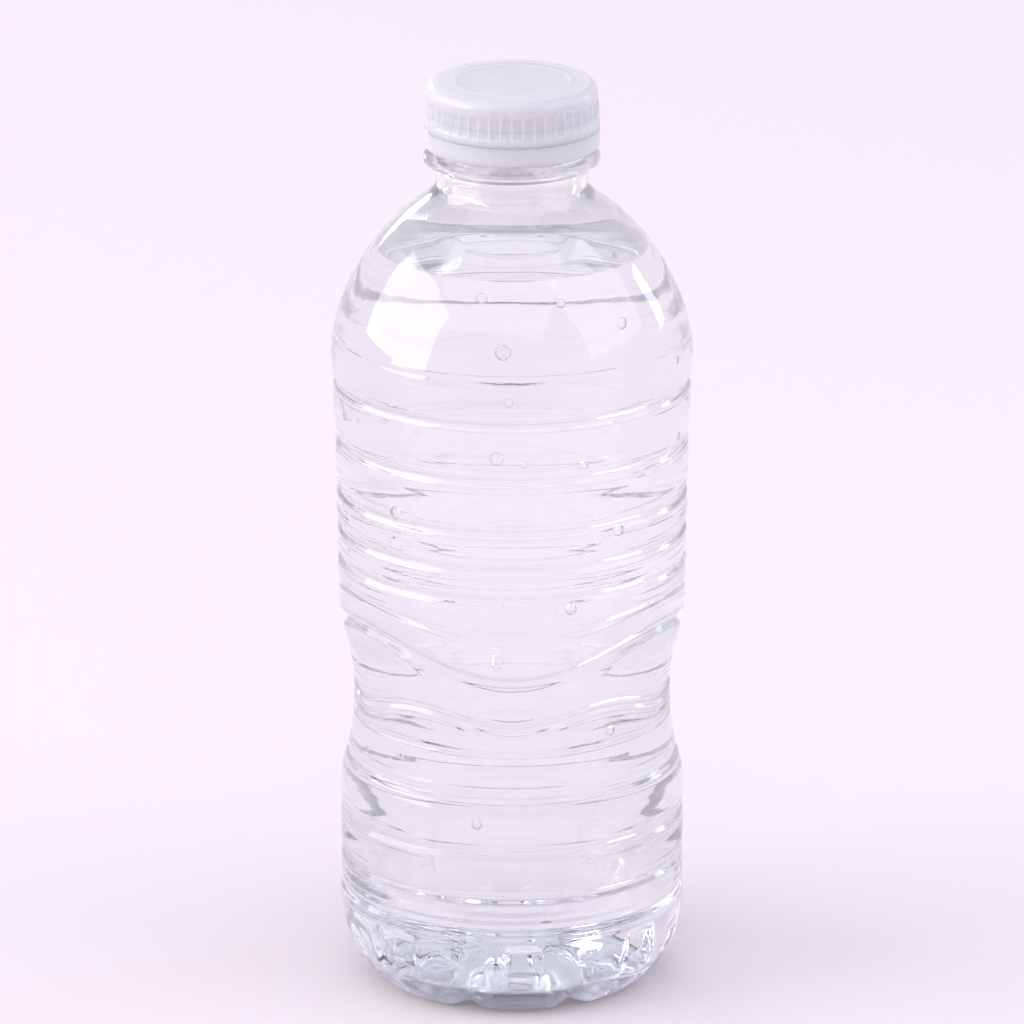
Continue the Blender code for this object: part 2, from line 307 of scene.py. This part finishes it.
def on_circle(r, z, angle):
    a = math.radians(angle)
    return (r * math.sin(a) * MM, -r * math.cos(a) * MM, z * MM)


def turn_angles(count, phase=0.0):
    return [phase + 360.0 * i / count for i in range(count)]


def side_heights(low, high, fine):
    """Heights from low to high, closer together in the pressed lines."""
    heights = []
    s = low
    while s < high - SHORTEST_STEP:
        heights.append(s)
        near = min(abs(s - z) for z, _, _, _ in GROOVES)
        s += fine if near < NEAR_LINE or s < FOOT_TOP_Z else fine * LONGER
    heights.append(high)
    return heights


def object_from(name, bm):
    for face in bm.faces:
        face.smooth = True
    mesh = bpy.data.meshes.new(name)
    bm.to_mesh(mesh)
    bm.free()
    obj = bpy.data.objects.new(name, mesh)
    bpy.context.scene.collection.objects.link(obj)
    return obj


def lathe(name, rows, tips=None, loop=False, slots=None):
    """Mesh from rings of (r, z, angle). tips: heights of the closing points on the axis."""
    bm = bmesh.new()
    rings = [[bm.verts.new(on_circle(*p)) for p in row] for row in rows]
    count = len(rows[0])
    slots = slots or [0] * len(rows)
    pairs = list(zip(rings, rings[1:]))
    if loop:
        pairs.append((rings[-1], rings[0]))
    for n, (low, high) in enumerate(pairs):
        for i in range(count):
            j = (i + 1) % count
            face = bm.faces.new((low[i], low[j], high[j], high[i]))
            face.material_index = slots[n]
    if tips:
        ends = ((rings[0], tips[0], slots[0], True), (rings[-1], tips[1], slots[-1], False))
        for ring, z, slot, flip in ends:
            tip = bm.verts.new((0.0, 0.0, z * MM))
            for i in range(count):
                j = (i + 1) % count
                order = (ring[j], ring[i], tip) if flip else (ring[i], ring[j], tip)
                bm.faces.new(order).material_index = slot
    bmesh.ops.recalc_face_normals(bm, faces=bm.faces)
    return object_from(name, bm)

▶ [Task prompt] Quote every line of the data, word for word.

▶ [In response]
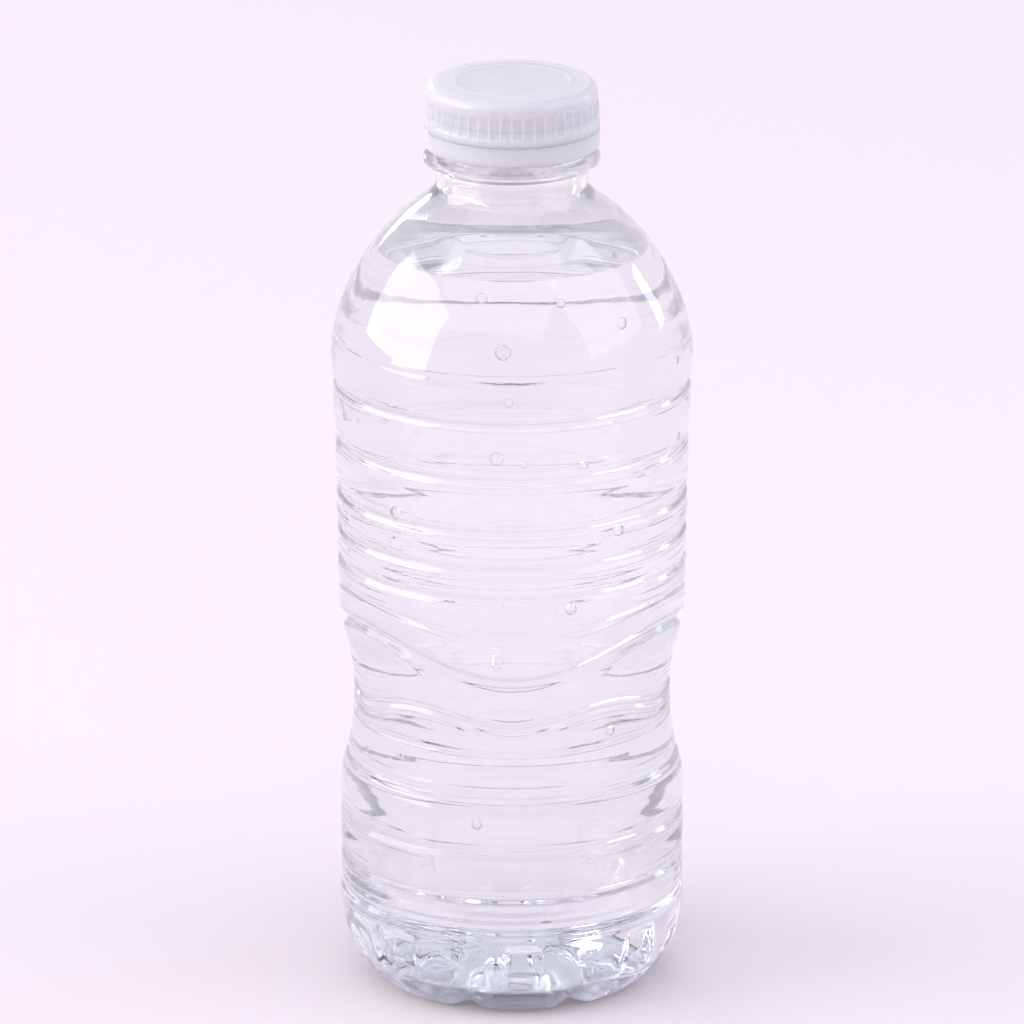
Continue the Blender code for this object: part 2, from line 307 of scene.py. This part finishes it.
def on_circle(r, z, angle):
    a = math.radians(angle)
    return (r * math.sin(a) * MM, -r * math.cos(a) * MM, z * MM)


def turn_angles(count, phase=0.0):
    return [phase + 360.0 * i / count for i in range(count)]


def side_heights(low, high, fine):
    """Heights from low to high, closer together in the pressed lines."""
    heights = []
    s = low
    while s < high - SHORTEST_STEP:
        heights.append(s)
        near = min(abs(s - z) for z, _, _, _ in GROOVES)
        s += fine if near < NEAR_LINE or s < FOOT_TOP_Z else fine * LONGER
    heights.append(high)
    return heights


def object_from(name, bm):
    for face in bm.faces:
        face.smooth = True
    mesh = bpy.data.meshes.new(name)
    bm.to_mesh(mesh)
    bm.free()
    obj = bpy.data.objects.new(name, mesh)
    bpy.context.scene.collection.objects.link(obj)
    return obj


def lathe(name, rows, tips=None, loop=False, slots=None):
    """Mesh from rings of (r, z, angle). tips: heights of the closing points on the axis."""
    bm = bmesh.new()
    rings = [[bm.verts.new(on_circle(*p)) for p in row] for row in rows]
    count = len(rows[0])
    slots = slots or [0] * len(rows)
    pairs = list(zip(rings, rings[1:]))
    if loop:
        pairs.append((rings[-1], rings[0]))
    for n, (low, high) in enumerate(pairs):
        for i in range(count):
            j = (i + 1) % count
            face = bm.faces.new((low[i], low[j], high[j], high[i]))
            face.material_index = slots[n]
    if tips:
        ends = ((rings[0], tips[0], slots[0], True), (rings[-1], tips[1], slots[-1], False))
        for ring, z, slot, flip in ends:
            tip = bm.verts.new((0.0, 0.0, z * MM))
            for i in range(count):
                j = (i + 1) % count
                order = (ring[j], ring[i], tip) if flip else (ring[i], ring[j], tip)
                bm.faces.new(order).material_index = slot
    bmesh.ops.recalc_face_normals(bm, faces=bm.faces)
    return object_from(name, bm)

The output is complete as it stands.